TASK TO COMPLETE ->
Give every line below again, exactly.

▬▬▬

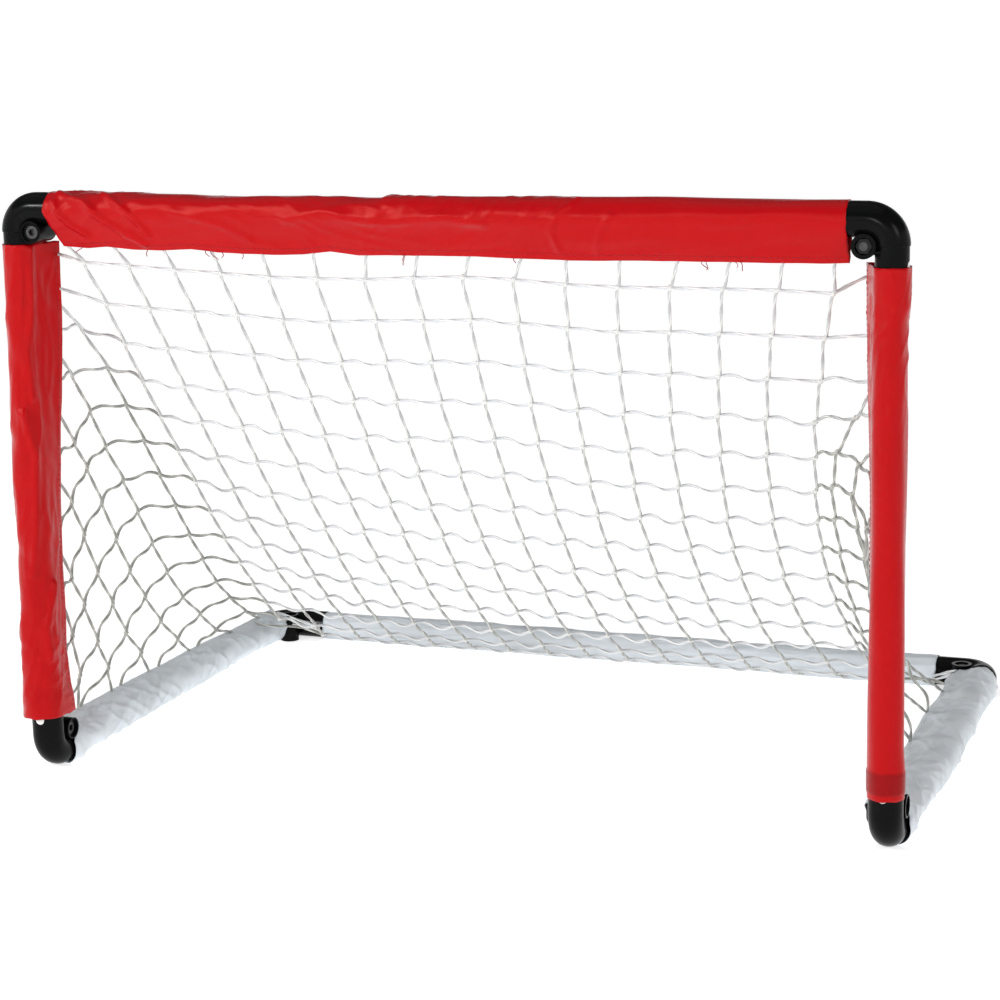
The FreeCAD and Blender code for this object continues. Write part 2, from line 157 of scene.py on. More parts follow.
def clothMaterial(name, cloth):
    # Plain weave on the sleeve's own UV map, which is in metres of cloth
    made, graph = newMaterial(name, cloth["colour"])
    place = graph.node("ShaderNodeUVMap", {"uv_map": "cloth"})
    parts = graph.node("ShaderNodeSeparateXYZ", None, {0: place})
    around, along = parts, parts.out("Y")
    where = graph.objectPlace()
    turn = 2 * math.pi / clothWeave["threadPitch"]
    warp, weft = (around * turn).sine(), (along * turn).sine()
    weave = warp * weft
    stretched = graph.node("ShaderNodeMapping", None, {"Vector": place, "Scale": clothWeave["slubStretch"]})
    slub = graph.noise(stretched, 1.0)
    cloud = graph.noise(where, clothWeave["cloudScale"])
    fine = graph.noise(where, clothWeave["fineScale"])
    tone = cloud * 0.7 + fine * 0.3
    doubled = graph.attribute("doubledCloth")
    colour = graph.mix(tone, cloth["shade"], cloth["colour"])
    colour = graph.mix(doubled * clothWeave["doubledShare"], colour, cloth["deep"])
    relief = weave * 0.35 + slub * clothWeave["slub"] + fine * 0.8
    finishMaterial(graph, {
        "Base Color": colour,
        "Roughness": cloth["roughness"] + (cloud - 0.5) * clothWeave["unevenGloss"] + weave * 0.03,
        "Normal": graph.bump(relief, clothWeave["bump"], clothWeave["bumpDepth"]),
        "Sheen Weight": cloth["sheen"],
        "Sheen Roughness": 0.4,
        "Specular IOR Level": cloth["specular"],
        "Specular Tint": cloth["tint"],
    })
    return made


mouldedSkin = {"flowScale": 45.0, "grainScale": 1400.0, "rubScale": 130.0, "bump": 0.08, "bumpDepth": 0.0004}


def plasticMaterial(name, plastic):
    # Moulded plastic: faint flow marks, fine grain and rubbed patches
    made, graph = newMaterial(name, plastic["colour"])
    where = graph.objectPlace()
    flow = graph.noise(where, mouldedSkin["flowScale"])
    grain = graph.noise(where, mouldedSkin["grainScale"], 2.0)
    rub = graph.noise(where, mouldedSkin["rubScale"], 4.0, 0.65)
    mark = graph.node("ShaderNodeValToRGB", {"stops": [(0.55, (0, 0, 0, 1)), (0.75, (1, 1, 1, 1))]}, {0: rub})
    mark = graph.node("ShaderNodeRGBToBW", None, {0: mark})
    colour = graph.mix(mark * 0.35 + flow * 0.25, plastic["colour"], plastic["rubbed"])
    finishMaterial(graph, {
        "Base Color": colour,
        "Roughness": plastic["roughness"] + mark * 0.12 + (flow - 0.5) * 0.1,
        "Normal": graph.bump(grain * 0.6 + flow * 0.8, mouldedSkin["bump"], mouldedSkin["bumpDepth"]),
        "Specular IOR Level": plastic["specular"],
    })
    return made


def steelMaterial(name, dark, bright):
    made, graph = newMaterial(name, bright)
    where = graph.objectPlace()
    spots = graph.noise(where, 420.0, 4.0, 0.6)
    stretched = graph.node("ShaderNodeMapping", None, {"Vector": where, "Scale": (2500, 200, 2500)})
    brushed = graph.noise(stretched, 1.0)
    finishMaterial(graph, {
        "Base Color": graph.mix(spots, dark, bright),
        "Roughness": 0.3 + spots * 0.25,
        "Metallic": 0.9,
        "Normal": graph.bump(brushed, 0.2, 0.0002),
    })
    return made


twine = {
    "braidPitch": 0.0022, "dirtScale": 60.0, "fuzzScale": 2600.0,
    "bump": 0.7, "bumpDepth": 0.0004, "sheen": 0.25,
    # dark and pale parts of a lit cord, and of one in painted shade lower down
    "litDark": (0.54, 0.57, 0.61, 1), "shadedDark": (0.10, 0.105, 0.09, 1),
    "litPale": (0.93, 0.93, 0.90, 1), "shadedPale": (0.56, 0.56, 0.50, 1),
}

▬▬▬

CORRECT RESULT ->
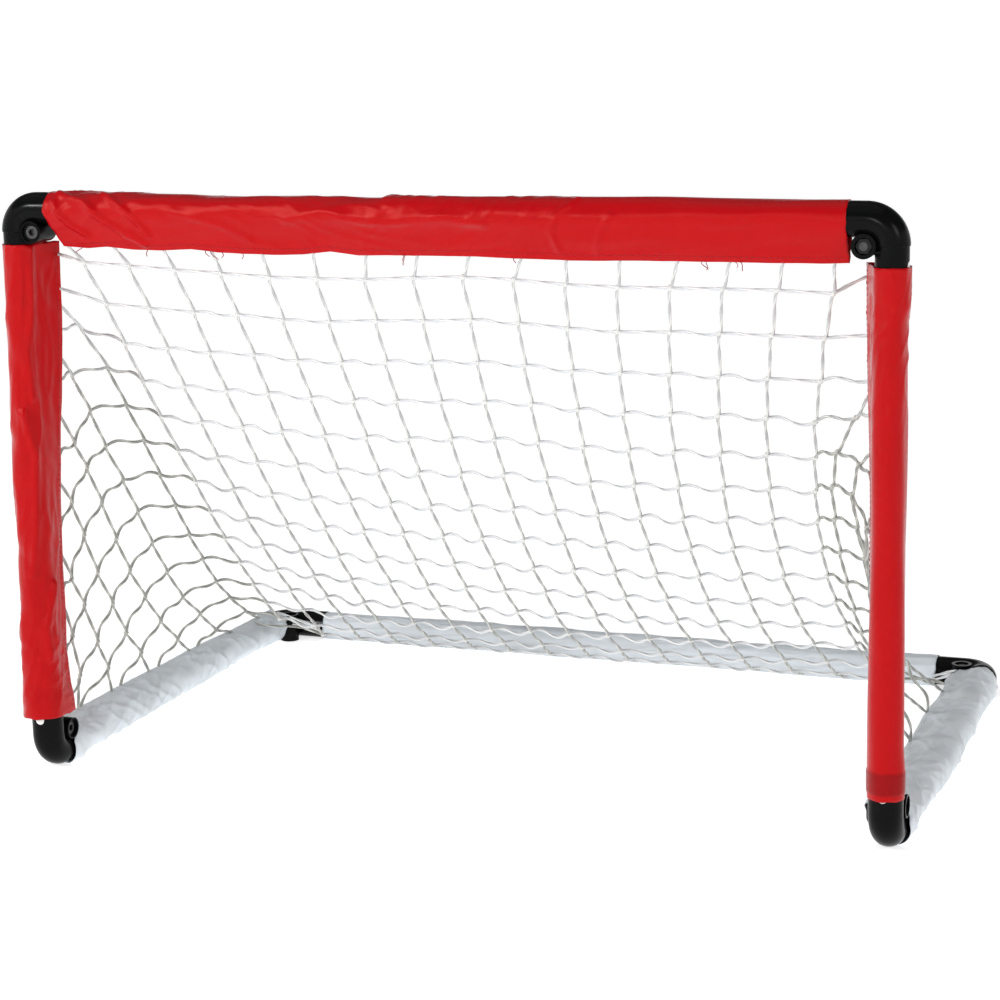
The FreeCAD and Blender code for this object continues. Write part 2, from line 157 of scene.py on. More parts follow.
def clothMaterial(name, cloth):
    # Plain weave on the sleeve's own UV map, which is in metres of cloth
    made, graph = newMaterial(name, cloth["colour"])
    place = graph.node("ShaderNodeUVMap", {"uv_map": "cloth"})
    parts = graph.node("ShaderNodeSeparateXYZ", None, {0: place})
    around, along = parts, parts.out("Y")
    where = graph.objectPlace()
    turn = 2 * math.pi / clothWeave["threadPitch"]
    warp, weft = (around * turn).sine(), (along * turn).sine()
    weave = warp * weft
    stretched = graph.node("ShaderNodeMapping", None, {"Vector": place, "Scale": clothWeave["slubStretch"]})
    slub = graph.noise(stretched, 1.0)
    cloud = graph.noise(where, clothWeave["cloudScale"])
    fine = graph.noise(where, clothWeave["fineScale"])
    tone = cloud * 0.7 + fine * 0.3
    doubled = graph.attribute("doubledCloth")
    colour = graph.mix(tone, cloth["shade"], cloth["colour"])
    colour = graph.mix(doubled * clothWeave["doubledShare"], colour, cloth["deep"])
    relief = weave * 0.35 + slub * clothWeave["slub"] + fine * 0.8
    finishMaterial(graph, {
        "Base Color": colour,
        "Roughness": cloth["roughness"] + (cloud - 0.5) * clothWeave["unevenGloss"] + weave * 0.03,
        "Normal": graph.bump(relief, clothWeave["bump"], clothWeave["bumpDepth"]),
        "Sheen Weight": cloth["sheen"],
        "Sheen Roughness": 0.4,
        "Specular IOR Level": cloth["specular"],
        "Specular Tint": cloth["tint"],
    })
    return made


mouldedSkin = {"flowScale": 45.0, "grainScale": 1400.0, "rubScale": 130.0, "bump": 0.08, "bumpDepth": 0.0004}


def plasticMaterial(name, plastic):
    # Moulded plastic: faint flow marks, fine grain and rubbed patches
    made, graph = newMaterial(name, plastic["colour"])
    where = graph.objectPlace()
    flow = graph.noise(where, mouldedSkin["flowScale"])
    grain = graph.noise(where, mouldedSkin["grainScale"], 2.0)
    rub = graph.noise(where, mouldedSkin["rubScale"], 4.0, 0.65)
    mark = graph.node("ShaderNodeValToRGB", {"stops": [(0.55, (0, 0, 0, 1)), (0.75, (1, 1, 1, 1))]}, {0: rub})
    mark = graph.node("ShaderNodeRGBToBW", None, {0: mark})
    colour = graph.mix(mark * 0.35 + flow * 0.25, plastic["colour"], plastic["rubbed"])
    finishMaterial(graph, {
        "Base Color": colour,
        "Roughness": plastic["roughness"] + mark * 0.12 + (flow - 0.5) * 0.1,
        "Normal": graph.bump(grain * 0.6 + flow * 0.8, mouldedSkin["bump"], mouldedSkin["bumpDepth"]),
        "Specular IOR Level": plastic["specular"],
    })
    return made


def steelMaterial(name, dark, bright):
    made, graph = newMaterial(name, bright)
    where = graph.objectPlace()
    spots = graph.noise(where, 420.0, 4.0, 0.6)
    stretched = graph.node("ShaderNodeMapping", None, {"Vector": where, "Scale": (2500, 200, 2500)})
    brushed = graph.noise(stretched, 1.0)
    finishMaterial(graph, {
        "Base Color": graph.mix(spots, dark, bright),
        "Roughness": 0.3 + spots * 0.25,
        "Metallic": 0.9,
        "Normal": graph.bump(brushed, 0.2, 0.0002),
    })
    return made


twine = {
    "braidPitch": 0.0022, "dirtScale": 60.0, "fuzzScale": 2600.0,
    "bump": 0.7, "bumpDepth": 0.0004, "sheen": 0.25,
    # dark and pale parts of a lit cord, and of one in painted shade lower down
    "litDark": (0.54, 0.57, 0.61, 1), "shadedDark": (0.10, 0.105, 0.09, 1),
    "litPale": (0.93, 0.93, 0.90, 1), "shadedPale": (0.56, 0.56, 0.50, 1),
}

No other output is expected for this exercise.